Le Portugal va mettre fin à cette pratique maintenant, qui a quand même rapporté près de 7 milliards d'euros au pays, ce n'est pas rien, mais elle va y mettre fin parce qu'elle fait peser, d'après le gouvernement, un énorme poids sur le marché immobilier.
C'est la raison pour laquelle les Portugais ne peuvent pas se loger ?
Pas seulement, parce que c'est une bonne excuse de la part du gouvernement. Mais ceux qui ne peuvent pas se loger, ils ne peuvent pas acheter les mêmes logements, que ceux qui ont 1 million à investir dans le pays. Donc, le problème c'est aussi tous les étrangers, beaucoup de français par ailleurs, qui achètent tous les logements vides vacants, pour en faire des Airbnb, des logements pour le tourisme, etc…

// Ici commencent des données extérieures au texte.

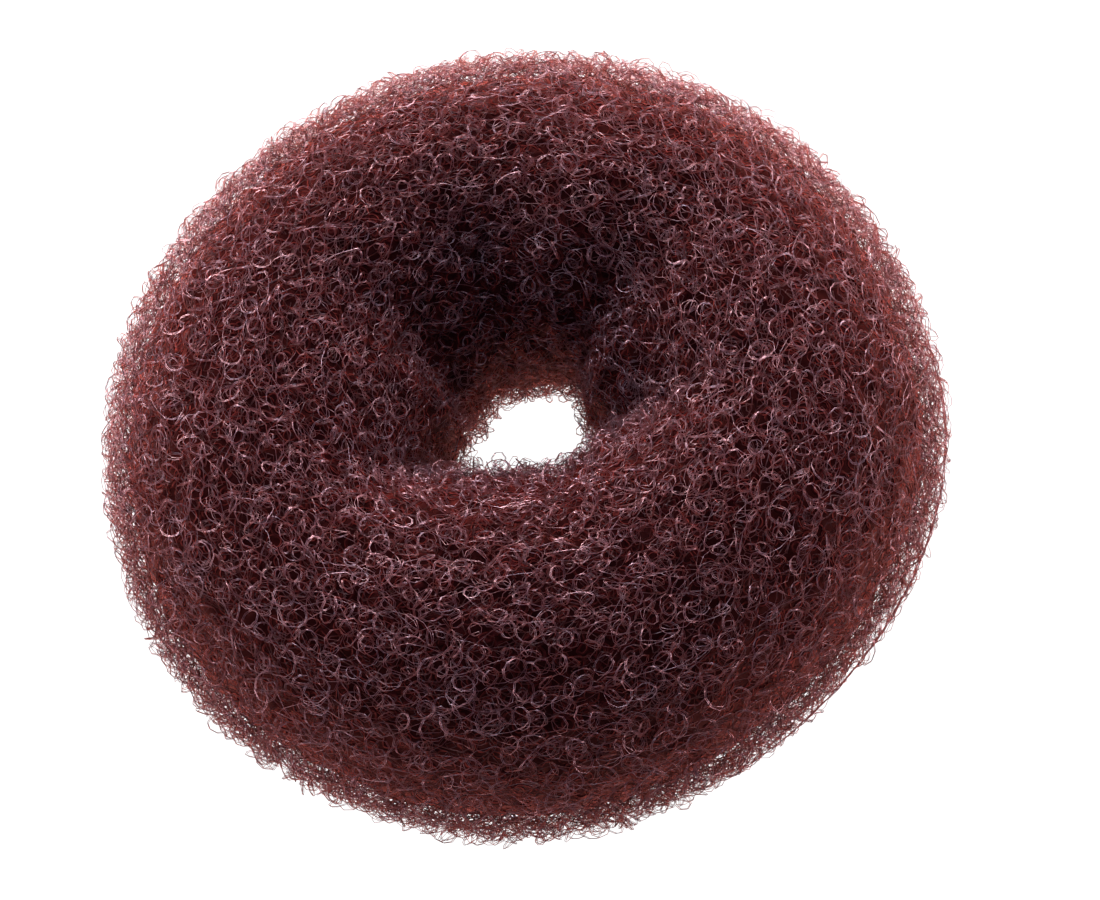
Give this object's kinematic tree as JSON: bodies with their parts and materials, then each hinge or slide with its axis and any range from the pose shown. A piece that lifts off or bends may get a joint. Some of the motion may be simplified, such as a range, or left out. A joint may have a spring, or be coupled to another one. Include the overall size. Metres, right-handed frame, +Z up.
{
  "type": "hair donut bun maker",
  "caption": "Fat soft ring of rolled-up loop mesh with a small puckered hole: a ponytail goes through the hole and is spread over the ring to make a full bun.",
  "frame": {"origin": "on the resting plane, at the middle of the ring", "axes": "+Z up along the hole; -Y is the side nearest the picture's camera, and +X is its right"},
  "size_m": [0.0898, 0.0899, 0.0384],
  "materials": {
    "mesh": "reddish brown mesh of curly, slightly shiny nylon loops"
  },
  "bodies": {
    "root": {"mesh_ring": "mesh"}
  },
  "joints": []
}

Ces visas dorés, ça n'a rien à voir avec les retraités français qui sont partis au Portugal et qui ont été exonérés d'impôts pendant dix ans. Cela fonctionne toujours ?
Ça fonctionne toujours, dans le cadre de l'Union européenne…
Vous rassurez beaucoup de gens. Autre problème au Portugal, la fermeture des commerces de proximité ?
Les commerces, l'habillement, évidemment les 80% des familles ont baissé leurs dépenses d'habillement, les papeteries, les supérettes aussi, parce que c'est difficile de se nourrir. Mais paradoxalement, et très curieusement, les librairies échappent à cette bérézina, et le nombre de livres vendus a augmenté.
Fernando Pessoa toujours présent, le grand poète portugais...
La littérature est toujours un refuge en temps de crise…
Il avait écrit un très beau poème, Le clocher de mon village, c'était celui de son quartier...
Exactement.
On peut retenir de ce focus sur le Portugal, que la situation sociale aussi se dégrade là-bas…
Elle se dégrade à la portugaise, sans excès.